There are understandable, if bad, reasons why the IMF number is what it is. One is that “financing needs” means something different to technical economists than to most people: it refers roughly to how much new borrowing you need to undertake given your projected outlays, existing resources (including free military kit), and debt to service. It does not represent any objective or realistic measure of how much Ukraine actually “needs” in any sensible non-technical sense. Another is that the IMF cannot legally lend into a programme that doesn’t add up, so the day its analysis were to show unmet financing needs would be the day it would have to pull the plug. That would be worse than a misleading number.
There are several other important observations to make about the Ukrainian economy and public finances; some good, some bad. The good news first: the Ukrainian government is getting better at raising resources (tax and other revenues) domestically. This is noted by the IMF, and is also borne out in the latest “fiscal digest” of the Kyiv School of Economics. In the first quarter of this year, tax revenues surpassed the government’s target substantially, in part thanks to policy improvements (but also inflation). The bad news: ever more of the budget goes to defence-related spending — if this continues, it’s another reason to think the needs estimates above are too optimistic — while social spending is getting squeezed.
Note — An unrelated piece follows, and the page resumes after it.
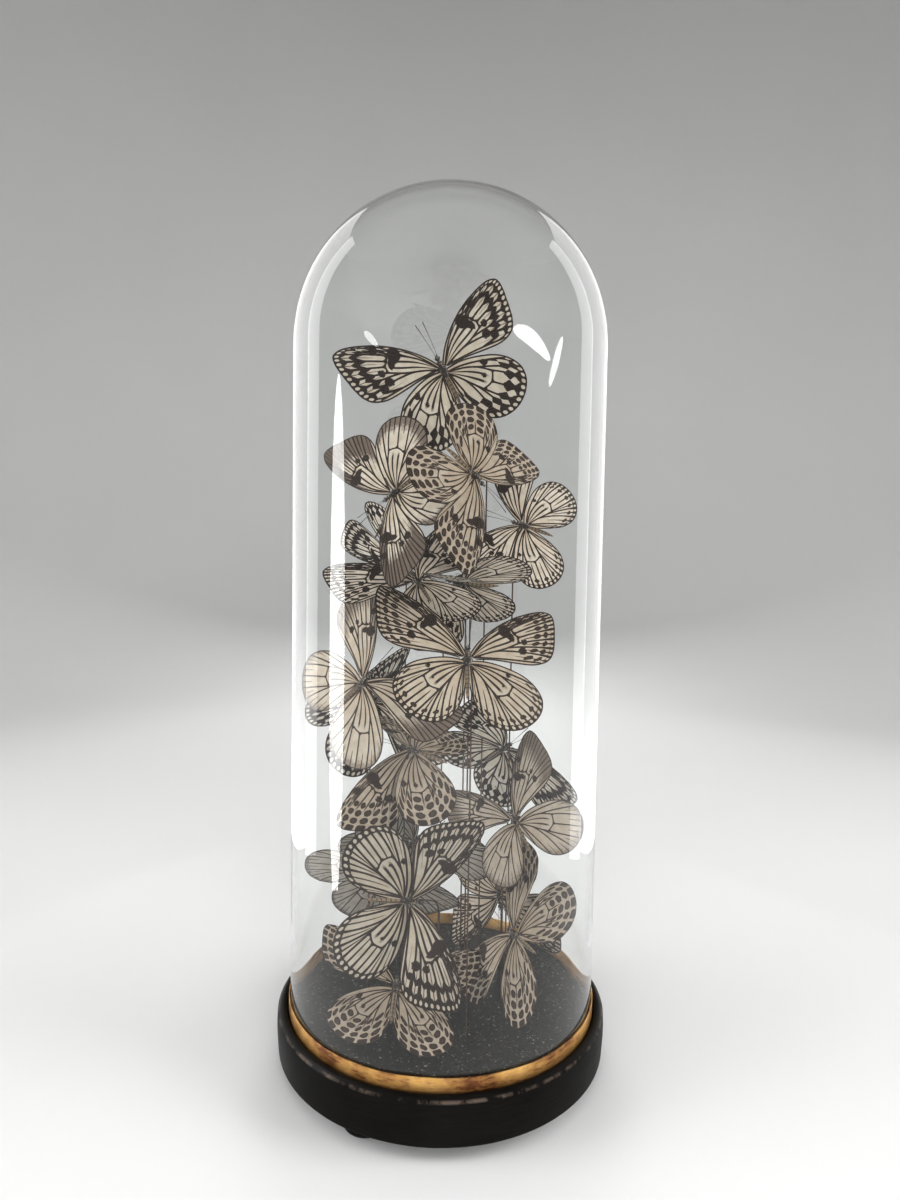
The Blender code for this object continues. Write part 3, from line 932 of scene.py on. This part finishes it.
def abdomen():
    """The slender abdomen: a ring drawn back segment by segment, a little pinched at each joint."""
    stations = 30
    profile = []
    for number in range(stations + 1):
        share = number / stations
        back = 3.0 + 24.5 * share
        round_off = math.sin(math.pi * min(share * 1.02 + 0.16, 1.0)) ** 0.55
        pinch = 1 - 0.07 * (0.5 + 0.5 * math.cos(2 * math.pi * share * 9))
        profile.append((1.5 * round_off * pinch * MM if share < 1 else 0, back * MM))
    piece = lathe("abdomen", profile, 14)
    piece.data.transform(turned(90, "X"))
    for vertex in piece.data.vertices:
        back = -vertex.co.y / MM
        vertex.co.z -= 0.0035 * max(back - 4, 0) ** 2 * MM
    return piece


def limb(points, radius, end_radius):
    """A thin tapering limb along points in millimetres."""
    curve = bpy.data.curves.new("limb", "CURVE")
    curve.dimensions = "3D"
    curve.bevel_depth = 1.0 * MM
    curve.bevel_resolution = 0
    curve.use_fill_caps = True
    spline = curve.splines.new("POLY")
    spline.points.add(len(points) - 1)
    for number, (point, place) in enumerate(zip(spline.points, points)):
        share = number / (len(points) - 1)
        point.co = (*[c * MM for c in place], 1.0)
        point.radius = radius + (end_radius - radius) * share ** 3
    pick(place_new("limb", curve))
    bpy.ops.object.convert(target="MESH")
    return bpy.context.object


def fur(count=170):
    """Short hairs standing off the thorax."""
    draw = random.Random(5)
    verts = []
    faces = []
    for _ in range(count):
        around = draw.uniform(0, 2 * math.pi)
        forward = draw.uniform(-2.6, 7.0)
        radius = 2.35 * math.sqrt(max(0.05, 1 - ((forward - 2.4) / 5.6) ** 2))
        out = Vector((math.sin(around), 0, math.cos(around)))
        foot = out * radius + Vector((0, forward, 0))
        lean = Vector((draw.uniform(-0.3, 0.3), -0.7, draw.uniform(-0.3, 0.3)))
        tip = foot + (out * 0.75 + lean).normalized() * draw.uniform(0.9, 1.7)
        side = out.cross(lean).normalized() * 0.09
        back = out * 0.12
        first = len(verts)
        verts += [(foot + side) * MM, (foot - side) * MM, (foot - back + lean * 0.1) * MM, tip * MM]
        for a, b, c in ((0, 1, 3), (1, 2, 3), (2, 0, 3), (0, 2, 1)):
            faces.append((first + a, first + b, first + c))
    mesh = bpy.data.meshes.new("fur")
    mesh.from_pydata(verts, [], faces)
    return place_new("fur", mesh)


def body_master():
    """Head, eyes, palps, thorax, abdomen, feelers, legs and fur at WING_UNIT size, +Y to the head."""
    furry = [ball((0, 2.6, 0), (2.35, 4.6, 2.2)), ball((0, 8.0, 0), (1.35, 1.3, 1.25)),
             ball((0, -1.4, -0.1), (1.75, 2.4, 1.6))]
    dark = []
    for side in (-1, 1):
        dark.append(ball((side * 1.0, 8.5, 0.15), (0.78, 0.85, 0.85), 12, 8))
        palp = [(side * 0.4, 9.0, -0.3), (side * 0.5, 10.0, 0.0), (side * 0.55, 10.9, 0.5)]
        dark.append(limb(palp, 0.32, 0.16))
        feeler = [(side * (0.5 + 0.19 * k), 9.0 + 2.0 * k, 0.6 + 0.1 * k - 0.012 * k * k) for k in range(12)]
        dark.append(limb(feeler, 0.13, 0.30))
        for x, y, z in ((4.6, 4.5, -3.6), (4.2, 0.5, -3.8)):
            leg = [(side * 1.2, y - 0.6, -1.4), (side * x, y + 0.8, z + 0.4),
                   (side * (x - 1.2), y - 5.5, z - 0.1), (side * (x - 2.6), y - 10.0, z + 0.3)]
            dark.append(limb(leg, 0.2, 0.12))
    pieces = [body_maps(abdomen(), 0.0)]
    pieces += [body_maps(piece, 1.0) for piece in furry]
    pieces.append(body_maps(fur(), 1.0))
    pieces += [body_maps(piece, 2.0) for piece in dark]
    return join(pieces, "body_master")


# ---- butterflies and wires

def facing(turn, tilt, spin):
    """Rotation of a butterfly: +X its right, +Y its head, +Z its back."""
    return turned(turn, "Z") @ turned(90 - tilt, "X") @ turned(spin, "Z")


def over_floor(x, y, height):
    """A place over the floor disc, from millimetres."""
    return Vector((x * MM, y * MM, FLOOR + height * MM))


def thorax_place(place, aim):
    """World matrix of a butterfly's thorax."""
    return Matrix.Translation(over_floor(*place)) @ facing(*aim)


def bowed_copy(master, bow, twist, curl):
    """A copy of a wing with its own slight bow along it, twist and curled margin."""
    obj = place_new("wing", master.data.copy())
    mesh = obj.data
    co = np.zeros(len(mesh.vertices) * 3, np.float32)
    mesh.vertices.foreach_get("co", co)
    co = co.reshape(-1, 3)
    x = co[:, 0] / (WING_UNIT * MM)
    y = co[:, 1] / (WING_UNIT * MM)
    co[:, 2] += (bow * x ** 2 + twist * x * y + curl * np.sin(7 * x + 3 * y) * x) * WING_UNIT * MM
    mesh.vertices.foreach_set("co", co.ravel())
    return obj


def make_butterfly(number, masters, finishes):
    """One butterfly, wings and body joined as one piece in its place."""
    kind, place, aim, lifts, sweeps, length, _ = BUTTERFLIES[number]
    draw = random.Random(int(number))
    scale = Matrix.Scale(length / WING_UNIT, 4)
    pieces = []
    for wing, root, lift, sweep in zip(("fore", "hind"), (FORE_ROOT, HIND_ROOT), lifts, sweeps):
        for side in (1, -1):
            piece = bowed_copy(masters[wing], draw.uniform(-0.035, 0.02), draw.uniform(-0.06, 0.06),
                               draw.uniform(-0.005, 0.005))
            fit = Matrix.Translation((ROOT_OUT, *root))
            fit = fit @ turned(-lift, "Y") @ turned(sweep, "Z") @ scale
            piece.data.transform(Matrix.Scale(side, 4, (1, 0, 0)) @ fit)
            if side < 0:
                piece.data.flip_normals()
            cover(piece, finishes[kind, wing])
            pieces.append(piece)
    body = place_new("body", masters["body"].data.copy())
    body.data.transform(scale)
    cover(body, finishes["body"])
    butterfly = join([body, *pieces], f"paper_kite_{number}")
    butterfly.data.transform(thorax_place(place, aim))
    finish_piece(butterfly, None, "butterfly_wing", f"butterfly_{number}", smooth=60)


def make_wire(number, material):
    """A wire bent over at its top, with the round pad that the thorax is glued to."""
    _, place, aim, _, _, _, bend = BUTTERFLIES[number]
    thorax = thorax_place(place, aim)
    pad = thorax @ Vector((0, PAD_FORWARD, -PAD_DEPTH))
    corner = over_floor(*bend)
    foot = over_floor(bend[0], bend[1], 0.2)
    arm = pad - corner
    soft = min(7 * MM, arm.length * 0.45)
    before = corner + Vector((0, 0, -soft))
    after = corner + arm.normalized() * soft
    points = [foot, foot.lerp(before, 0.5)]
    points += [before.lerp(corner, t).lerp(corner.lerp(after, t), t) for t in (0, 0.2, 0.4, 0.6, 0.8, 1)]
    points.append(pad)
    wire = limb([tuple(point / MM) for point in points], WIRE_RADIUS / MM, WIRE_RADIUS / MM)
    bpy.ops.object.select_all(action="DESELECT")
    bpy.ops.mesh.primitive_cylinder_add(vertices=24, radius=PAD_RADIUS, depth=PAD_THICKNESS)
    disc = bpy.context.object
    soften(disc, 0.25 * MM, 2)
    disc.data.transform(Matrix.Translation(pad) @ facing(*aim))
    wire = join([wire, disc], f"bent_wire_{number}")
    finish_piece(wire, material, "dark_wire", f"wire_{number}", smooth=60)


# ---- stage, lights and camera

def make_stage():
    """Pale paper laid flat under the display and curving up all round it."""
    sweep = [(0, 0), (1.3, 0)]
    sweep += [(1.3 + 0.8 * math.sin(a), 0.8 - 0.8 * math.cos(a)) for a in np.radians(range(9, 91, 9))]
    sweep.append((2.1, 2.4))
    paper = lathe("studio_paper", sweep, 96)
    paper.data.materials.append(plain_paper())
    paper.data.flip_normals()
    bpy.ops.object.shade_smooth()


def soft_light(name, place, aim, size, watts, shape="RECTANGLE", roll=0.0, seen_in_glass=False):
    """A soft light that looks at a point; either it lights the pieces or it only shines in the glass."""
    lamp = bpy.data.lights.new(name, "AREA")
    lamp.shape = shape
    lamp.size, lamp.size_y = size
    lamp.energy = watts
    obj = place_new(name, lamp)
    obj.location = place
    looking = (Vector(aim) - Vector(place)).to_track_quat("-Z", "Y")
    obj.rotation_euler = (looking @ Quaternion((0, 0, 1), math.radians(roll))).to_euler()
    obj.visible_camera = False
    obj.visible_transmission = False
    obj.visible_glossy = seen_in_glass
    obj.visible_diffuse = not seen_in_glass


def make_lights():
    """Soft lights all round, windows and pale walls that only shine in the glass, and an even air."""
    fills = (
        ("top_light", (0.0, -0.4, 1.9), 0.25, (1.4, 1.4), 8.0),
        ("front_fill", (0.1, -1.5, 0.8), 0.25, (1.0, 1.0), 8.0),
        ("low_fill", (0.0, -0.95, 0.30), 0.22, (1.0, 0.5), 6.0),
        ("left_fill", (-1.3, -0.3, 0.85), 0.25, (0.8, 0.8), 10.0),
        ("right_fill", (1.3, -0.3, 0.85), 0.25, (0.8, 0.8), 14.0),
        ("back_fill", (0.0, 1.4, 0.8), 0.25, (0.8, 0.8), 8.0),
    )
    for name, place, aim, size, watts in fills:
        soft_light(name, place, (0, 0, aim), size, watts)
    windows = (
        ("tall_window", (-0.376, -0.118, 0.243), (-0.06, -0.08, 0.243), (0.09, 0.52), 1.2, 0),
        ("right_window", (1.027, -0.704, 0.780), (0.045, -0.09, 0.447), (0.64, 0.040), 0.75, -6),
        ("right_casement", (1.196, -0.324, 0.734), (0.058, -0.082, 0.44), (0.27, 0.050), 0.32, 20),
        ("left_casement", (-1.001, -0.738, 0.775), (-0.042, -0.091, 0.448), (0.24, 0.020), 0.10, -6),
    )
    for name, place, aim, size, watts, roll in windows:
        soft_light(name, place, aim, size, watts, "ELLIPSE", roll, seen_in_glass=True)
    for name, side in (("left", -1), ("right", 1)):
        soft_light(f"{name}_wall", (side * 0.333, 0.252, 0.48), (side * 0.08, 0.04, 0.48),
                   (0.31, 0.95), 1.05, seen_in_glass=True)
        soft_light(f"{name}_curtain", (side * 0.428, 0.080, 0.48), (side * 0.08, -0.06, 0.48),
                   (0.11, 0.95), 0.70, seen_in_glass=True)
    world = bpy.data.worlds.new("studio_air")
    world.use_nodes = True
    air = world.node_tree.nodes["Background"]
    air.inputs["Color"].default_value = (0.90, 0.885, 0.87, 1)
    air.inputs["Strength"].default_value = 0.34
    bpy.context.scene.world = world


def make_camera():
    """The viewer's eye, a little above the middle of the dome."""
    camera = bpy.data.cameras.new("camera")
    camera.sensor_width = 36
    camera.lens = LENS
    camera.clip_start = 0.01
    obj = place_new("camera", camera)
    obj.matrix_world = Matrix.Translation(EYE) @ turned(90 - LOOK_DOWN, "X") @ turned(LEAN, "Z")
    bpy.context.scene.camera = obj


def main():
    make_camera()
    make_lights()
    make_stage()
    black = ebonised_wood()
    make_base(black)
    make_feet(black)
    make_floor(painted_board())
    make_band(gold_ribbon())
    make_glass(clear_glass())
    masters = {
        "fore": wing_master("fore_master", FORE_OUTLINE, FORE_VEINS),
        "hind": wing_master("hind_master", HIND_OUTLINE, HIND_VEINS),
        "body": body_master(),
    }
    finishes = {(kind, wing): wing_finish(kind, wing) for kind in PATTERNS for wing in ("fore", "hind")}
    finishes["body"] = body_finish()
    varnish = dark_wire()
    for number in BUTTERFLIES:
        make_butterfly(number, masters, finishes)
        make_wire(number, varnish)
    for master in masters.values():
        bpy.data.objects.remove(master, do_unlink=True)
    view = bpy.context.scene.view_settings
    view.view_transform = "Standard"
    view.exposure = 0.30
    view.gamma = 0.82


main()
And yet there is something strikingly resilient about the country’s economic activity. We hear a lot about how the Russian economy is performing better than expected (much of it exaggerated). But look at the Ukrainian economy! A big chunk of GDP was lopped off in 2022, reflecting the large territories being occupied and millions of refugees having to flee. But since then, Ukraine has ploughed ahead. The IMF puts recorded and forecast growth at 5.5 per cent in 2023, at or near 3 per cent in the following two years, and close to 5 per cent again in 2026 and 2027.
That compares quite favourably with Russia. Ukrainian inflation is no worse than Russia’s, while its central bank interest rates are lower. Unemployment, admittedly, is high — in part a function of Kyiv deciding to spare its youngest men from the horrors of the front line.
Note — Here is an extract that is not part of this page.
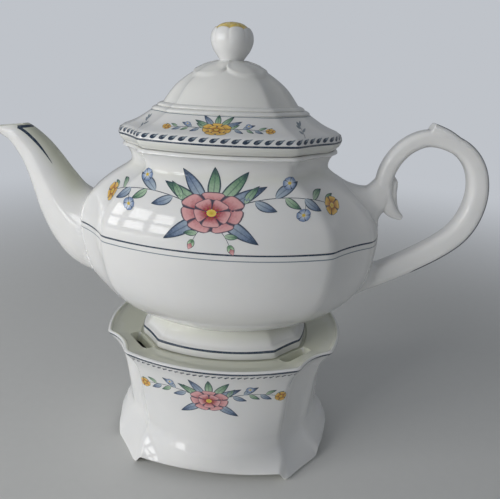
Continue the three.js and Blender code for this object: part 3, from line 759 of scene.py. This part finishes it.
def makeSpout():
    shell = bentBar(spoutSections, 60, 48, spout["powers"])
    piece = china(sheet(capped(shell)), "spout_shell", "pot", "pot_spout")
    bore = objectFrom(sheet(capped(bentBar(spoutBore, 60, 32, spout["powers"]))), "spout_bore")
    far, back = -spout["tip"] - spout["wall"], spout["mouthBack"]
    slope = (spout["mouthHeight"] - spout["lipHeight"]) * pot["height"] / (back - far)
    mouth = newBmesh()
    block = Matrix.Translation(((back + far) / 2, 0, 15)) @ Matrix.Diagonal((back - far, 40, 30, 1))
    for v in bmesh.ops.create_cube(mouth, size=1, matrix=block)["verts"]:
        v.co.z += potHeight(spout["lipHeight"]) + slope * (v.co.x - far)
        v.co *= mm
    cut(piece, bore, objectFrom(mouth, "mouth_slice"), potBlank())
    remade(piece, spout["voxel"], spout["smoothing"])
    flared(piece, spout["root"], [(Vector((-80, 0, potHeight(0.53))), 24, 17.2, 0.86)])

    def poolAndShade(p, normal):  # painted shade on the upper side, away from the pot
        upper = smooth(0.72 * normal.z + 0.69 * normal.x, 0.25, 0.85)
        return spout["tint"] * upper * smooth(-p.x, *spout["topShadeFrom"])

    tint(piece, poolAndShade)
    return measured(shell), treeOf(piece)


spoutSkin, spoutTree = makeSpout()
print("spout made")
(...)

But all in all, Ukraine’s growth performance since 2022 has edged out that of Russia, and if the IMF’s forecasts are right, its cumulative growth to 2030 will be more than twice that of the country that has attacked it.

Another way of looking at this is which is the better investment. A US dollar-based investor buying a share of the Ukrainian GDP in 2022 would have earned a cumulative 27 per cent nominal dollar return by this year, against a 10 per cent nominal dollar loss on a share in Russian GDP. For comparison, the figure for US GDP is 17 per cent. If we believe the IMF’s 2030 forecasts, the cumulative nominal dollar returns by then are 74 per cent, 4 per cent and 43 per cent. Ukraine is worth betting money on.
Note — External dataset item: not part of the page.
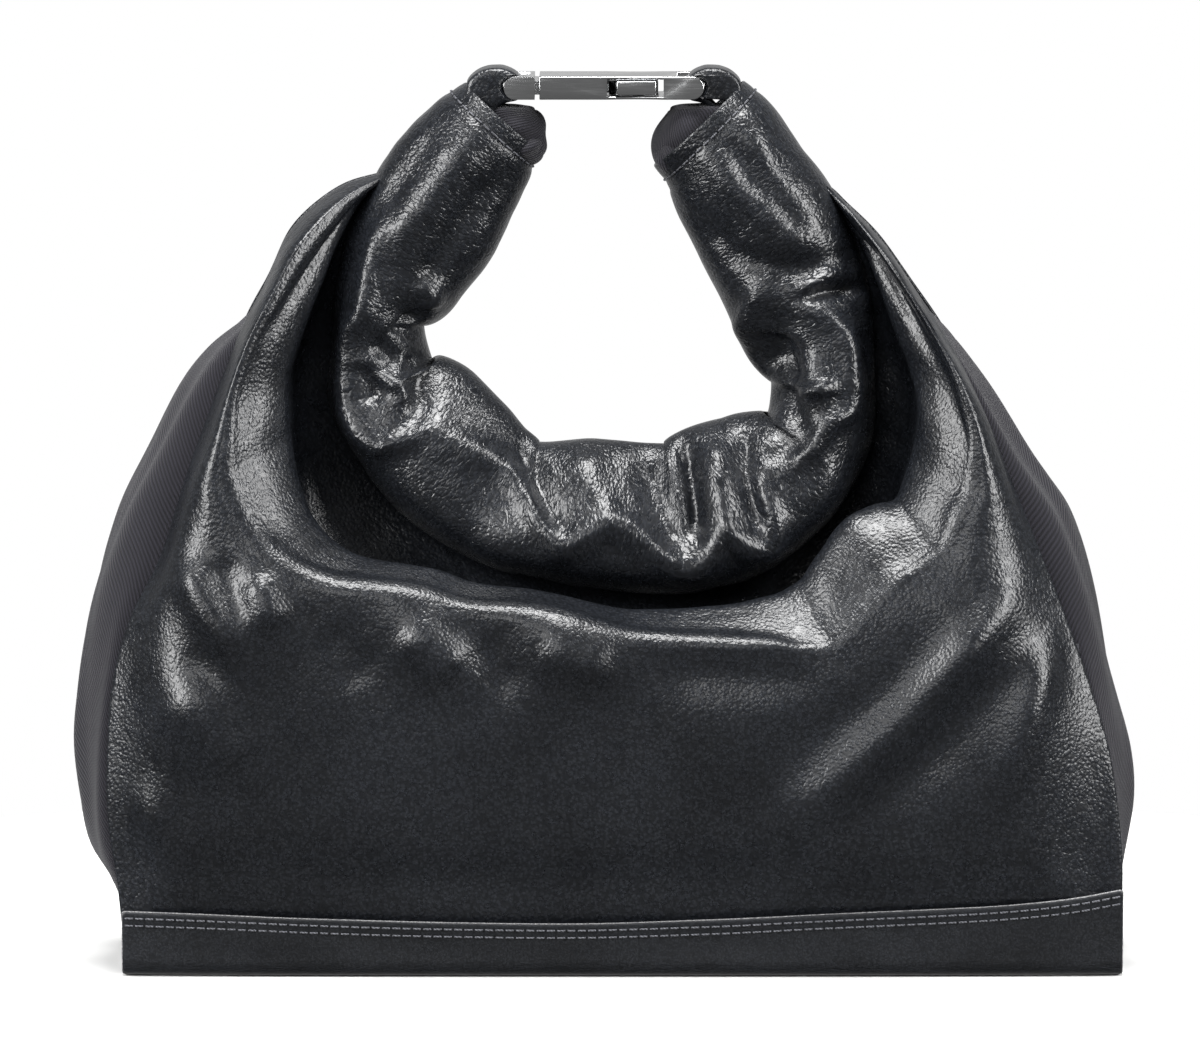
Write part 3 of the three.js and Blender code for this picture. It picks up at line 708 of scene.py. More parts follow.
def spring_steel():
    """Drawn spring wire: grey, satin, with lines along the wire."""
    material, tree, shader = material_with_shader("spring_wire", Metallic=1.0, Roughness=0.35)
    place = add(tree, "ShaderNodeTexCoord").outputs["Object"]
    lines = add(tree, "ShaderNodeTexNoise", {"Scale": 1000 / 0.5, "Detail": 3.0},
                Vector=place).outputs["Fac"]
    wire = add(tree, RAMP, {"stops": [(0.3, linear("#7d7f83")), (0.7, linear("#a9abae"))]}, Fac=lines)
    tree.links.new(wire.outputs[0], shader.inputs["Base Color"])
    satin = add(tree, RAMP, {"stops": [(0.3, 0.28), (0.7, 0.42)]}, Fac=lines)
    tree.links.new(satin.outputs[0], shader.inputs["Roughness"])
    return material


def studio_paper():
    """Matt white background paper."""
    colour = bpy.context.scene.handbag_colours.floor
    material, tree, shader = material_with_shader("white_paper", Roughness=0.95, Specular_IOR_Level=0.1)
    place = add(tree, "ShaderNodeTexCoord").outputs["Object"]
    tooth = add(tree, "ShaderNodeTexNoise", {"Scale": 8.0, "Detail": 2.0}, Vector=place)
    paper = add(tree, RAMP, {"stops": [(0.3, shade(colour, 0.99)), (0.7, shade(colour, 1.0))]},
                Fac=tooth.outputs["Fac"])
    tree.links.new(paper.outputs[0], shader.inputs["Base Color"])
    return material


made = {}


def finish_of(maker):
    """The material that a maker gives, made the first time it is asked for."""
    if maker not in made:
        made[maker] = maker()
    return made[maker]


# --- Body leather ---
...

All this, however, is precarious. Ukraine struggles to attract capital; it is largely forced to borrow from the EU. Even for the IMF’s contortionist numbers to add up, an ongoing debt restructuring needs to be completed successfully. Also, Ukraine must not be left on the hook — as it legally is — for the “extraordinary revenue acceleration” (ERA) loans that are backed by profits on blocked Russian central bank reserves, which are at risk of going back to Russia with every six-month renewal vote on EU sanctions. In terms of the real economy, growth obviously depends on the war, but the IMF and the KSE also warn that the end of generous trade access to the EU and the loss of access to the Black Sea shipping route would give the economy a bad knock.
So how much does Ukraine need? Ash is right to say it needs enough to win the war, and his guess of $150bn a year is as good as any. The KSE, meanwhile, estimates that capital of $300bn over a decade will be required from abroad for “investments needed to ensure productivity improvements and robust economic growth”.
But here is how to think about it: the total amounts depend overwhelmingly on how soon Ukraine can end the war on terms to its advantage — and that, in turn, depends on how much money the country is given now. Ash has a striking back-of-the-envelope calculation comparing the $100bn extra over two years that it might take to help Ukraine win with the additional amounts European governments are vowing to spend on defence because of the threat an undefeated Russia is now seen to pose:
Now just think of the cost of our not funding Ukraine to win — the strategy we have pursued over the last 3.5 years. This is that the West still has to fork out $100 billion a year, but now we hear that European Nato has to increase its defence spending from 2% of GDP to 3.5% and then 5% eventually. Each 1% of GDP extra European Nato defence spend is $300 billion, so twice the annual cost of funding Ukraine to win, and defeat the Russia threat. If we end up increasing European defence spending to 5% of GDP, that is a $750 billion, in annual recurring defence spending. Are we actually idiots? So we can increase funding to Ukraine by $50 billion a year for two years to defeat Russia, or we can spend an extra $750 billion a year for the next however many years.
And this, I think, understates the cost-benefit difference. A victorious Ukraine would be a booming Ukraine (KSE foresees a 7 per cent growth rate in 2027 if the war has ended). And this would benefit western countries through smaller burdens on their taxpayers, and gains for their investors who bring reconstruction capital to Ukraine. A defeated Ukraine, or even one suffering this war dragging on in the same way, would not offer these economic opportunities.
And then there is my long-term bugbear: the west’s failure to transfer Russia’s blocked foreign exchange reserves — about $300bn — to Ukraine as a down payment on the compensation Moscow clearly owes for its destruction. There is only one alternative to giving this to Ukraine, which is to let it eventually return to Russia, and for western (now mostly European) taxpayers to meet Ukraine’s financing needs instead.
One high-placed EU diplomat tells me it is unlikely there will be a renewed debate at the top of the EU institutions over transferring these assets unless there are new unmet funding needs for Ukraine. What I have written above suggests that such a moment of reckoning could come sooner rather than later.